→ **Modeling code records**
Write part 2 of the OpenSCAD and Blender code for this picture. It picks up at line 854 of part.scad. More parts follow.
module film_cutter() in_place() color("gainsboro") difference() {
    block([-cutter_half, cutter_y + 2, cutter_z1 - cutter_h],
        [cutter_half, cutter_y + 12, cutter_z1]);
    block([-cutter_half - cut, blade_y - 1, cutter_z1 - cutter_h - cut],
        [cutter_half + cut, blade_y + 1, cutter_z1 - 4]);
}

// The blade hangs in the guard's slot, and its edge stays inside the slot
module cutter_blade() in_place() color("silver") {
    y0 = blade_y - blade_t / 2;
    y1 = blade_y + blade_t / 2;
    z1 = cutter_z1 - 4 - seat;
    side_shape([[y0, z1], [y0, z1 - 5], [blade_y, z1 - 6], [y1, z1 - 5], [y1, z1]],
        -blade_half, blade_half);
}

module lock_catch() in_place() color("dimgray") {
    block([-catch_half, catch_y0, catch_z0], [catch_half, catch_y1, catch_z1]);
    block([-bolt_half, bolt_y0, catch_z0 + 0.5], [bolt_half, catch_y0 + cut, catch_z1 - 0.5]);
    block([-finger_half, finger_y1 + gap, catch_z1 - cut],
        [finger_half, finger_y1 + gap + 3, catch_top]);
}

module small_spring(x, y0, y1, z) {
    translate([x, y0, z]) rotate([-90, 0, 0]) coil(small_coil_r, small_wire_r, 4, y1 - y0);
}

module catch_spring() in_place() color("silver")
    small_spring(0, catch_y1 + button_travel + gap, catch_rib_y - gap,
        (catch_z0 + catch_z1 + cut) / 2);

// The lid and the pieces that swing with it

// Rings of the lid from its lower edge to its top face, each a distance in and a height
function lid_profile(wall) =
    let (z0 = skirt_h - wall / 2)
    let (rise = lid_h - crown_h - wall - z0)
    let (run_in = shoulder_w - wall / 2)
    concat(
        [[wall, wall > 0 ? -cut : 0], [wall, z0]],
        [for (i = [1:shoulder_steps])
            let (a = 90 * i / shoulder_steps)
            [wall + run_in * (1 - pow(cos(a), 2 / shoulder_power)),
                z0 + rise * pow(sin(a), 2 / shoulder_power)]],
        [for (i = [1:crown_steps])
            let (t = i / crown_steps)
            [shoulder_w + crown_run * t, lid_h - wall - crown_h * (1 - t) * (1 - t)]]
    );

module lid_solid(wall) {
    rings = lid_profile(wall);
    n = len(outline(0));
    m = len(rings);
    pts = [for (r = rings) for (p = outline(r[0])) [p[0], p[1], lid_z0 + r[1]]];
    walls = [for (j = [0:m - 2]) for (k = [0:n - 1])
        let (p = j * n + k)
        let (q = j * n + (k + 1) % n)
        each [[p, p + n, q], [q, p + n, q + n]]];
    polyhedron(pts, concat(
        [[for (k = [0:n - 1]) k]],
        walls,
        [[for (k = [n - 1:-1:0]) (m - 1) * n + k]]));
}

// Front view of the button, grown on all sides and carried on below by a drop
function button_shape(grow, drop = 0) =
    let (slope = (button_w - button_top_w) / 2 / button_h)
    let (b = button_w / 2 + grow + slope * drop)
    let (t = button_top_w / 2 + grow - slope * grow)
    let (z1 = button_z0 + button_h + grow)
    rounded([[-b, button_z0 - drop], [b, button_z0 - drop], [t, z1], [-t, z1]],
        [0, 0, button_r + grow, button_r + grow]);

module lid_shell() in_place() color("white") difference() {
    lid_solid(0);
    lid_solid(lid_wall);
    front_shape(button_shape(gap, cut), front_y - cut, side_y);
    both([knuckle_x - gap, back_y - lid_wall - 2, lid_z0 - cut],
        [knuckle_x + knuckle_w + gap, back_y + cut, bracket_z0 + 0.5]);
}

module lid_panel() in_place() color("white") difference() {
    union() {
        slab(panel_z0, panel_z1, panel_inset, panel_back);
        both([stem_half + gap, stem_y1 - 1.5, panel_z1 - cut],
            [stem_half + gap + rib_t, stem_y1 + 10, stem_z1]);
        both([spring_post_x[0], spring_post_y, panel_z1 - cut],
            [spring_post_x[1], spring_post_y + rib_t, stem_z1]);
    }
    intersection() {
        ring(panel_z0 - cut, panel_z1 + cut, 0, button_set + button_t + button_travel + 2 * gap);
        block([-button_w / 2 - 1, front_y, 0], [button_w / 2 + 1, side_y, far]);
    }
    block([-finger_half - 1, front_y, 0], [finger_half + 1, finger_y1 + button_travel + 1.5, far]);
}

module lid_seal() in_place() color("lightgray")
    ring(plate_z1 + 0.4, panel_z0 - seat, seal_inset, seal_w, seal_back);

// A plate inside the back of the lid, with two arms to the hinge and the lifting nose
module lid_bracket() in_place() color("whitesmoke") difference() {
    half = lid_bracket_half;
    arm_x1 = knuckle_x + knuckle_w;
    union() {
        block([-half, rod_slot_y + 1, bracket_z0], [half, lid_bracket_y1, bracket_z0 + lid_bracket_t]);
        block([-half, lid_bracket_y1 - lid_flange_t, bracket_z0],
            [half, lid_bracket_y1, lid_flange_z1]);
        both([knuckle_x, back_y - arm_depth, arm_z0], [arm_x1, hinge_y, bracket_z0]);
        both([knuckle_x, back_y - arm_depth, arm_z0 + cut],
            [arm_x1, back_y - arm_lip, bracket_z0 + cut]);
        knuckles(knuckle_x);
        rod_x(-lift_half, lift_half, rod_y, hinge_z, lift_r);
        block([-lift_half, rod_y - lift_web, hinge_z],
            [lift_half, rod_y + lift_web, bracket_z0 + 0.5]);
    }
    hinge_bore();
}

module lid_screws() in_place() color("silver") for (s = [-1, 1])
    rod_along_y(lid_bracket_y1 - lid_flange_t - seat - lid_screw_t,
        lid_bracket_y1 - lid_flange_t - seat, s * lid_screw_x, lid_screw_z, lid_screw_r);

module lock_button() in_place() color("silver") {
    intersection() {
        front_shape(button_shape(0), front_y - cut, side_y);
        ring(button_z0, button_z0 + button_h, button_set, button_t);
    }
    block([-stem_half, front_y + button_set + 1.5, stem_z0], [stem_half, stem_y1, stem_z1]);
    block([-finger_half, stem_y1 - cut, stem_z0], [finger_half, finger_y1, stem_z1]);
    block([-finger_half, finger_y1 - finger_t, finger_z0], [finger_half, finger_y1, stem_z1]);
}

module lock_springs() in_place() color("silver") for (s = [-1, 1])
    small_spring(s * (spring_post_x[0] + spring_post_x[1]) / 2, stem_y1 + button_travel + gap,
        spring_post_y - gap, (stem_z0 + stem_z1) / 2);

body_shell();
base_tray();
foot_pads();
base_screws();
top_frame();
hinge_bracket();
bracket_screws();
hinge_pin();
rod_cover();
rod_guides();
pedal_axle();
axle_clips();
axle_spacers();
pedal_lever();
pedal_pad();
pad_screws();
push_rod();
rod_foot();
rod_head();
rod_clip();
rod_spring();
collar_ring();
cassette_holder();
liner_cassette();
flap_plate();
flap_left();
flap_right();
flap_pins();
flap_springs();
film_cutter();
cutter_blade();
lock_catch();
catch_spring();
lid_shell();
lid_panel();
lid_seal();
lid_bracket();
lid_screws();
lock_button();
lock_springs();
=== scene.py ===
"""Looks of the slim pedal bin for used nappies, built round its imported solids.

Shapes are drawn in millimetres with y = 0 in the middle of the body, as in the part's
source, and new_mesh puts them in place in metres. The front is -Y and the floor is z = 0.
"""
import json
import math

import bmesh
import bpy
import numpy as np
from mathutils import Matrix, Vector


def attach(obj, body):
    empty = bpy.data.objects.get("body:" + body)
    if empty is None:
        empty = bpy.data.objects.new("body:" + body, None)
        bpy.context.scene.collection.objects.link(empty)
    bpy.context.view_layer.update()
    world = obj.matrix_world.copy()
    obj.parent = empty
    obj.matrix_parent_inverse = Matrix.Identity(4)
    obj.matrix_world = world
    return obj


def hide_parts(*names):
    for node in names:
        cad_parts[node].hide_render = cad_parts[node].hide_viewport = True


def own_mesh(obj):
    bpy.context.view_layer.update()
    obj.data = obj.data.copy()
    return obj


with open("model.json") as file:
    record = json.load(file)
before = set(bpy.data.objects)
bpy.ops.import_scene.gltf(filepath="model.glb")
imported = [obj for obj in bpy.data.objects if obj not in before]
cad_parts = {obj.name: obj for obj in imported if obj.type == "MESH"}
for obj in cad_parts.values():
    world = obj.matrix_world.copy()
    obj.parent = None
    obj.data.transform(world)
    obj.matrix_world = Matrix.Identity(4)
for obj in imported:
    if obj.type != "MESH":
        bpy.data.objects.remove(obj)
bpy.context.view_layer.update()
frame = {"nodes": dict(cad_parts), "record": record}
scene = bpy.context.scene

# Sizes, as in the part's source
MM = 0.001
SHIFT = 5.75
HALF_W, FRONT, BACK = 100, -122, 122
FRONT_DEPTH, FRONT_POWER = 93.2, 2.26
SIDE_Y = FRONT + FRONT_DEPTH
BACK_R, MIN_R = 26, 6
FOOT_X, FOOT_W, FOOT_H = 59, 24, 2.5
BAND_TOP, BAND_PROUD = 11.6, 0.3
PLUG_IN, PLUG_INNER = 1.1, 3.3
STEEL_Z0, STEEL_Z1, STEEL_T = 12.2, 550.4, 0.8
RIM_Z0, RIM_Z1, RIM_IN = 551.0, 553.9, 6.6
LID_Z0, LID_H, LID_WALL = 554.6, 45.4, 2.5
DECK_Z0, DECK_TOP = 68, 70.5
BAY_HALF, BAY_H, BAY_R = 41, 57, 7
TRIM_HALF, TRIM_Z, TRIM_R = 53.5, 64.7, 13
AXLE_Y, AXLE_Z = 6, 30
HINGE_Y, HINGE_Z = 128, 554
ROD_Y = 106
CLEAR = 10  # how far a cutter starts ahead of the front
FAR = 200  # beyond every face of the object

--

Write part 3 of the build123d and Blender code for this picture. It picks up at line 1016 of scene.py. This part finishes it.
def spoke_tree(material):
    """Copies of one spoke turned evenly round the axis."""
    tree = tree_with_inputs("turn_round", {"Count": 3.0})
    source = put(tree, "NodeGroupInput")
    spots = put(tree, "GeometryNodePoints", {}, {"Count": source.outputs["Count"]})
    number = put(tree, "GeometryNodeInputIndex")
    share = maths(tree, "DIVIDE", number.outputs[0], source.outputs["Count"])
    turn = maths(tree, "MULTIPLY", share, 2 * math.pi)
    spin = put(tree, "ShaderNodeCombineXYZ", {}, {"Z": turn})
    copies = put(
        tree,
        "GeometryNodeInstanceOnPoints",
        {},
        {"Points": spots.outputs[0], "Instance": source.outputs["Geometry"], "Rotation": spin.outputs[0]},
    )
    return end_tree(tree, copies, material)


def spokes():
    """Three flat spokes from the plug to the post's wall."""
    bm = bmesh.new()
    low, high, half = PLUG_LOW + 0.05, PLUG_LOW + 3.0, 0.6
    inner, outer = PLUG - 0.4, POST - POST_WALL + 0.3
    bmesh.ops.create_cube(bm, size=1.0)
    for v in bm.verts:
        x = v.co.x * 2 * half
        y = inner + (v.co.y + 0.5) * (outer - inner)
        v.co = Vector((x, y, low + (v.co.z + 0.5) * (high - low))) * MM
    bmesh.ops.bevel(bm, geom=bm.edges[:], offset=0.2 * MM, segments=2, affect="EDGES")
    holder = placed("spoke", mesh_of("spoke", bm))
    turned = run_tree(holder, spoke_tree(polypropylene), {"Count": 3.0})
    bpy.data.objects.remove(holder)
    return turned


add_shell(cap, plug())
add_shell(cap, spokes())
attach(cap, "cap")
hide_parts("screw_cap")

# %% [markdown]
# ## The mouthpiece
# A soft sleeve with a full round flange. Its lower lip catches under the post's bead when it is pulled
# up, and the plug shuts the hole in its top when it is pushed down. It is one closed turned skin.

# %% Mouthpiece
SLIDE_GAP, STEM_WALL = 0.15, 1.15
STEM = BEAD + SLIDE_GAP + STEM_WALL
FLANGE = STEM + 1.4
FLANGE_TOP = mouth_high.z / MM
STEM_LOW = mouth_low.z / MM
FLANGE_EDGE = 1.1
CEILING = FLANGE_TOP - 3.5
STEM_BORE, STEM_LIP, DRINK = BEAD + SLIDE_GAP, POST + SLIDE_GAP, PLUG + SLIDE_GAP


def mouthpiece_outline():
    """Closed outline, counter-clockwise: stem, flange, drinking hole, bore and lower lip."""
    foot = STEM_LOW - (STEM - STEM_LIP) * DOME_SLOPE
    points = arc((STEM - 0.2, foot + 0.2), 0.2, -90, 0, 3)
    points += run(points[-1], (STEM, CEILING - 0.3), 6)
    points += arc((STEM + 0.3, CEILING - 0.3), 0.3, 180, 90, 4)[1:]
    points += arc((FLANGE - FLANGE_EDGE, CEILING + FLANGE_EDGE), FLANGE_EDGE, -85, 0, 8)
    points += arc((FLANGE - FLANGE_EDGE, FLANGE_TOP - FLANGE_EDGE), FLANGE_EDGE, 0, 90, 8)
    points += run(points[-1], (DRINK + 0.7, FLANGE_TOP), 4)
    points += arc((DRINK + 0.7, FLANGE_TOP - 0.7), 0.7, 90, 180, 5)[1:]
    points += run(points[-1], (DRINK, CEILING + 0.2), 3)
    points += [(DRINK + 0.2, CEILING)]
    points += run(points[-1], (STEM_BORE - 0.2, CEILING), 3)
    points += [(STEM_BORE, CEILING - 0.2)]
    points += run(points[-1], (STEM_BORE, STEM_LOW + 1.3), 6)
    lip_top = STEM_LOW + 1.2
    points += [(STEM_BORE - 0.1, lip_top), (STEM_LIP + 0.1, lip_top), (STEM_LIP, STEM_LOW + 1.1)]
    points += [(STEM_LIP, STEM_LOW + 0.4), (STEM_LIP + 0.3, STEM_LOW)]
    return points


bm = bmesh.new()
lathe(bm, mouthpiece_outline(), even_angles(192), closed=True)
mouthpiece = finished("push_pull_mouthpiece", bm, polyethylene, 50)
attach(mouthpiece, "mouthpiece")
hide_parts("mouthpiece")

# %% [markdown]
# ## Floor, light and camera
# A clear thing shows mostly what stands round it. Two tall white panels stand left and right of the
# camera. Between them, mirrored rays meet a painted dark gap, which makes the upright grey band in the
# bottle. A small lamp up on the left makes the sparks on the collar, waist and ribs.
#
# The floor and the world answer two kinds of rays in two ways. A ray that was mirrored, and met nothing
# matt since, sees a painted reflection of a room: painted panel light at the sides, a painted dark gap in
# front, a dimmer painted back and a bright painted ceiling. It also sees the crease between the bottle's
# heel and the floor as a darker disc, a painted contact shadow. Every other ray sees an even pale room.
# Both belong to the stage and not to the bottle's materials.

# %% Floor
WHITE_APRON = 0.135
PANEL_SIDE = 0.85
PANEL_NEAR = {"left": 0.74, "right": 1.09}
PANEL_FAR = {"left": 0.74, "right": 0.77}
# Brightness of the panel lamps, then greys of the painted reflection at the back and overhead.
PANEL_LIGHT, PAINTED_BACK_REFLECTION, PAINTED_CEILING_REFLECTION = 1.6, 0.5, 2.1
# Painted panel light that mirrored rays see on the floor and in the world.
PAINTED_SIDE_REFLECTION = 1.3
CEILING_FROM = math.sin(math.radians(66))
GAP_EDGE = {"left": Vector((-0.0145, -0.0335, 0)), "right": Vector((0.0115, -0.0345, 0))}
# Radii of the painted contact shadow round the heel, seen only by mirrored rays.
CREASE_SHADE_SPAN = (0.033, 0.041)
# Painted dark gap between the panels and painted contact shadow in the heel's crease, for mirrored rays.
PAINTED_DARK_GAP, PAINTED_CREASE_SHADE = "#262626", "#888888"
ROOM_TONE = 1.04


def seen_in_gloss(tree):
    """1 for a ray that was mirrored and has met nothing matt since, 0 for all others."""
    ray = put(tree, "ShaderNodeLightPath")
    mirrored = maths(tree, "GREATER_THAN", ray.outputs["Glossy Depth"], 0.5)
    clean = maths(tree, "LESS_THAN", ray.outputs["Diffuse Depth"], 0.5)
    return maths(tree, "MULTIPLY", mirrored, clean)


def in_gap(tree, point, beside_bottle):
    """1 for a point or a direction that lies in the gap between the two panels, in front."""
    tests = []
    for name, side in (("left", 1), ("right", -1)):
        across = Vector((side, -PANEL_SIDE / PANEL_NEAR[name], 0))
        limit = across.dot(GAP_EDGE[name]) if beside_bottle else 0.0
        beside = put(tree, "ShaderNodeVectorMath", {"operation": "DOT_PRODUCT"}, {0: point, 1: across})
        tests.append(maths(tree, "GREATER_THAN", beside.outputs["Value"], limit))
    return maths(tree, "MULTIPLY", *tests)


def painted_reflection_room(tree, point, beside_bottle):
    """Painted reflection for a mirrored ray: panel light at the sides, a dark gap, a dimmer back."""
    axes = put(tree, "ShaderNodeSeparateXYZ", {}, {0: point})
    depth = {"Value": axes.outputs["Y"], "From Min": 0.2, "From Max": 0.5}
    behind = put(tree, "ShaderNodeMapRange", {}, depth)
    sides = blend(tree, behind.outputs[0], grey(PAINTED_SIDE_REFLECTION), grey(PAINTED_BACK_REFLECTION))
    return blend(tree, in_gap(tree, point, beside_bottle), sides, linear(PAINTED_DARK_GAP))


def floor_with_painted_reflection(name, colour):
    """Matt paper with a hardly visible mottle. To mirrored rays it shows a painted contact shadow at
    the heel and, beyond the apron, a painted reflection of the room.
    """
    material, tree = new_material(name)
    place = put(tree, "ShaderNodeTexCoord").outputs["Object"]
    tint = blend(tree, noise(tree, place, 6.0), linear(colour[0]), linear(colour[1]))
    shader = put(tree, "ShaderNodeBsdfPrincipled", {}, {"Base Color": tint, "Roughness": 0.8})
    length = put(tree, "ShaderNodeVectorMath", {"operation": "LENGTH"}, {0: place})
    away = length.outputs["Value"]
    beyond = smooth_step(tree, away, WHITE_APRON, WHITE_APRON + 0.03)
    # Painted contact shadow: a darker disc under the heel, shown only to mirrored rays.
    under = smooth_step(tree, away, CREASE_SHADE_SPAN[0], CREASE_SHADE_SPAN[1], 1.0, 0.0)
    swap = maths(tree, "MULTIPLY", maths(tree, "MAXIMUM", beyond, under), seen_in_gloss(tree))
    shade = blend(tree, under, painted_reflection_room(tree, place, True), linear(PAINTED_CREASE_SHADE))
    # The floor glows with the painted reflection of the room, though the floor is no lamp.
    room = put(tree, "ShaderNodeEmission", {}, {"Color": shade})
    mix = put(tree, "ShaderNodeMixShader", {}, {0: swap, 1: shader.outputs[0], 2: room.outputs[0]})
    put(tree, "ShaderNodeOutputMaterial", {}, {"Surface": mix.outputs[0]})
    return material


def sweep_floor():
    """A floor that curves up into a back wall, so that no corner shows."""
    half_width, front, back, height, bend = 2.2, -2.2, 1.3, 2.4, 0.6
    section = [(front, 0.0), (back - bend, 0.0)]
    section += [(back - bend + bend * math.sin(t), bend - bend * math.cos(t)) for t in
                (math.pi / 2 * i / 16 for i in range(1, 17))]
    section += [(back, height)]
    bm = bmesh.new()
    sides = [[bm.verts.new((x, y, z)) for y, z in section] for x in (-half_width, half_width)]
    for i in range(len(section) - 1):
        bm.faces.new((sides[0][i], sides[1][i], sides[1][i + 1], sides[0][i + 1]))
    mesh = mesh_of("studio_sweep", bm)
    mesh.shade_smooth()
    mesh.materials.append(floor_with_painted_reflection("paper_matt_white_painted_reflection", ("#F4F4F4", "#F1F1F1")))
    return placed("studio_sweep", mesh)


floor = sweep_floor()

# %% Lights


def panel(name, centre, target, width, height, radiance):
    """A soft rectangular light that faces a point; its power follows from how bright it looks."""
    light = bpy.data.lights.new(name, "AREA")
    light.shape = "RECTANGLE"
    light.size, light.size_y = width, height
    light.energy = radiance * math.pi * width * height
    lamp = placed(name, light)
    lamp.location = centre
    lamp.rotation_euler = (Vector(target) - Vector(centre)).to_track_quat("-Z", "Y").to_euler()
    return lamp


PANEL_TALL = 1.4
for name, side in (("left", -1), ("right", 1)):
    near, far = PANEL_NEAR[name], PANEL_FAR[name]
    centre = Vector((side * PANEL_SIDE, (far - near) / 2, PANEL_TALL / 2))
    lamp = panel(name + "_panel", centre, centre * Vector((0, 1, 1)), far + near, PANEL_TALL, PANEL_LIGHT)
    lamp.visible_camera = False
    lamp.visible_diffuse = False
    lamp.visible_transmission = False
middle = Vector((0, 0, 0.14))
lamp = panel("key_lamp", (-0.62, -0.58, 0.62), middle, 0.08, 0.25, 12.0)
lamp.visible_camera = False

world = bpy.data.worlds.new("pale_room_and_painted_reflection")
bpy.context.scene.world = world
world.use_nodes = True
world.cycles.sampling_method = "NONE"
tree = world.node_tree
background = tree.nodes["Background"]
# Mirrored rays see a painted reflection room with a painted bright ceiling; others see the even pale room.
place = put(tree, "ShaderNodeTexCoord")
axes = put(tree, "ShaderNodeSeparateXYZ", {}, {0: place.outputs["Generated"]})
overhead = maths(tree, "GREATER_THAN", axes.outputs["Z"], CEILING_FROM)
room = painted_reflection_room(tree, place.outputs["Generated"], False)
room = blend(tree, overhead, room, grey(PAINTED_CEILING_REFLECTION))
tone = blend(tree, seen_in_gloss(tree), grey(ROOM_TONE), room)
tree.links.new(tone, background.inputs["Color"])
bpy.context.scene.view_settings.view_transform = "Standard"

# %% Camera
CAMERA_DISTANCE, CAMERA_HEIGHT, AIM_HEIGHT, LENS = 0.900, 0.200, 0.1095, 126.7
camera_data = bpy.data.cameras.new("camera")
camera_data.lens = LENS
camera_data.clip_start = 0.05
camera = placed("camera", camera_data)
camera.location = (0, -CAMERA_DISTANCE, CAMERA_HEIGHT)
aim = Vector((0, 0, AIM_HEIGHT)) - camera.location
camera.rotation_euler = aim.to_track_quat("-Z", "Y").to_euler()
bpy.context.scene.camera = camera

→ **STATED TASK**
Write out each line exactly as it appears, from the line with "record = json.load(file)" up to and including the line with "obj.data.transform(world)".

→ **SOLUTION TO THIS TASK**
    record = json.load(file)
before = set(bpy.data.objects)
bpy.ops.import_scene.gltf(filepath="model.glb")
imported = [obj for obj in bpy.data.objects if obj not in before]
cad_parts = {obj.name: obj for obj in imported if obj.type == "MESH"}
for obj in cad_parts.values():
    world = obj.matrix_world.copy()
    obj.parent = None
    obj.data.transform(world)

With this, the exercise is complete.